From   David Bai <[email protected]>
To   [email protected]
Subject   Re: st: Subgroup analysis
Date   Wed, 07 Jul 2010 15:35:12 -0400

Thank you, Dave. The African American group has 600 cases, and there are 28 predictors in the model. The same 28 predictors are used for all subgroup analysis.

David B


-----Original Message-----
From: David Bell <[email protected]>
To: [email protected]
Sent: Wed, Jul 7, 2010 3:18 pm
Subject: Re: st: Subgroup analysis


So how large is your African American subsample? Maybe your power is much lower in that subsample.
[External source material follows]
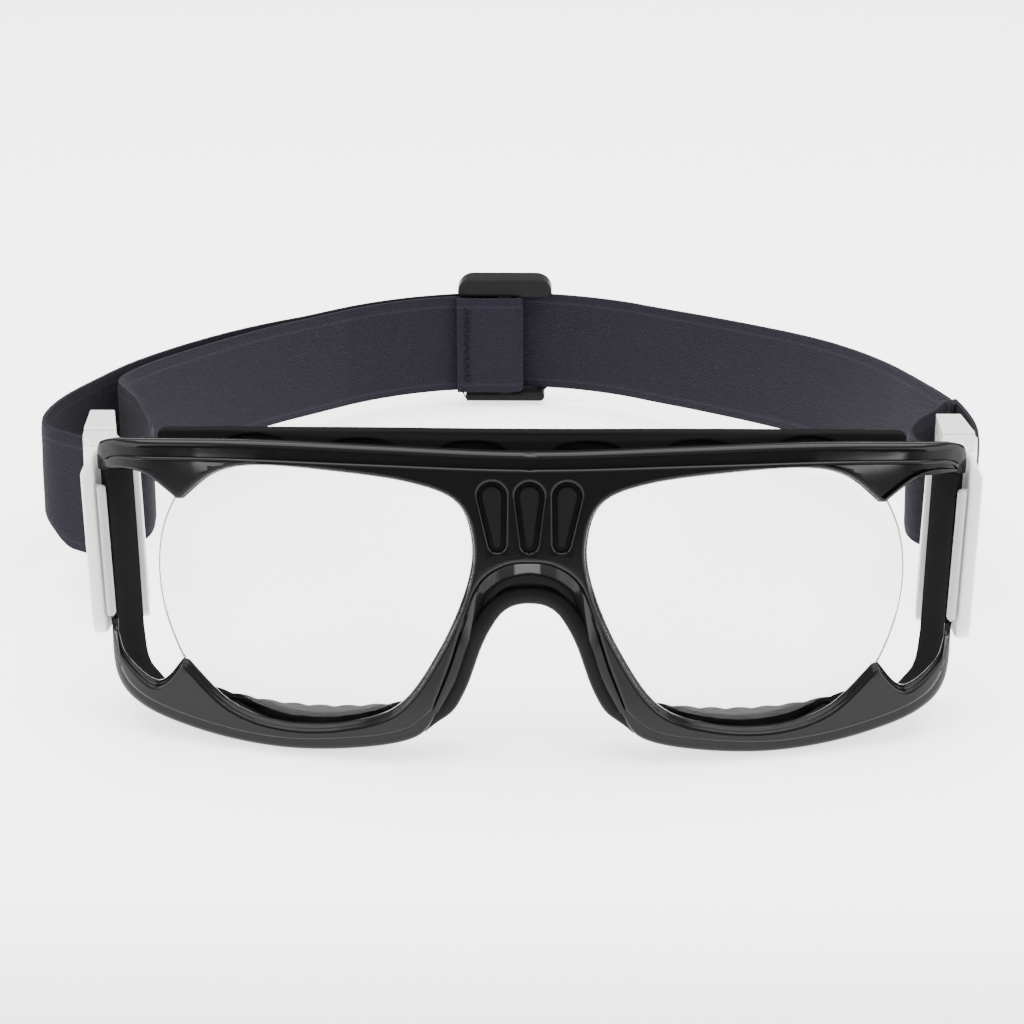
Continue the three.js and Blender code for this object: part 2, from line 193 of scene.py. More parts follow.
BROW_TOP = spline([(0, 59.8), (28, 60.4), (52, 60.4), (76, 59)])
BROW_END = spline([(76, 59), (79, 58), (79.9, 55.5), (79.9, 52.6)], 4)
RIM_LOW = spline([
    (79.9, 24), (78.6, 13), (73, 7.4), (61, 3.5), (46, 1.8), (31, 2.8), (20.8, 5.4), (16.8, 10.5),
])
NOSE_LEG = spline([(16.8, 10.5), (13.6, 16.5), (11.4, 23), (8.9, 28.8), (5.2, 33.6), (0, 35.2)])
FACE_BROW = spline([(0, 57), (28, 57.4), (52, 57.3), (68, 56.6), (76.6, 55.8), (79.2, 53.2)])
FACE_RIM = spline([
    (79.3, 23), (77.5, 14.4), (72, 9.6), (60.4, 5.9), (46, 4.1), (31, 5.3), (22.5, 7.4), (17.9, 11.2),
])
FACE_LEG = spline([(17.9, 11.2), (14.5, 20.3), (12, 28.5), (9.1, 35.7), (4.7, 39), (0, 39.7)])
INNER = SIDE_X - WALL
WINDOW = chain(
    spline([(INNER, 21), (76.4, 16.6), (70.2, 12.6), (65.4, 17.5)]),
    spline([
        (64.2, 17.3), (56, 9.7), (46, 6.8), (34, 7.6), (24, 11.6), (16.4, 22.8), (11.6, 34.5), (10.6, 43),
        (13.4, 50.4), (22, 53.8), (36, 55.4), (50, 55.8), (58, 53.8), (64.2, 48.6),
    ]),
    spline([(65.4, 48.5), (70.4, 52.5), (74, 53.3), (INNER, 52.6)]),
)
POCKET = chain(
    spline([(9, 43), (11.2, 51.7), (20, 55.4), (34, 57.1), (50, 57.6), (60, 56.4)]),
    [(60, 56.4), (72, 55.6), (INNER, 54.2), (INNER, 20)],
    spline([(INNER, 20), (75.6, 14), (69, 10), (61, 8.2), (56, 8)], 4),
    spline([(56, 8), (50, 5.5), (42, 5), (30, 6.9), (21.1, 11.6), (14.4, 22.8), (10.1, 35.5), (9, 43)]),
)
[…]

Or maybe your model is well specified for Whites but not for
African Americans.

Dave
====================================
David C. Bell
Professor of Sociology
Indiana University Purdue University Indianapolis (IUPUI)
(317) 278-1336
====================================




On Jul 7, 2010, at 2:35 PM, David Bai wrote:

Hi, all,
I would like to compare predictors' effects across different
racial/ethnic
groups, so I first ran a comprehensive model including all groups, and then used subpop function in stata to do subpopulation analyses for each ethnic group.
What the results show is that many (not just a few) significant
predictors
in the comprehensive model (including all racial groups) become non-significant in the African American group, while the White group's results are similar to the results of the comprehensive model. How can I interpret all these? Is it possibly because African Americans are very homogeneous in the distributions of these predictors, and therefore it is hard for the analysis to distinguish any variations in the effects and therefore find non-significance in the results? Or is it because the sample size of this group is relatively small compared with other groups (e.g., whites) in the sample? Are there any other possible
interpretations? Your insight will be appreciated.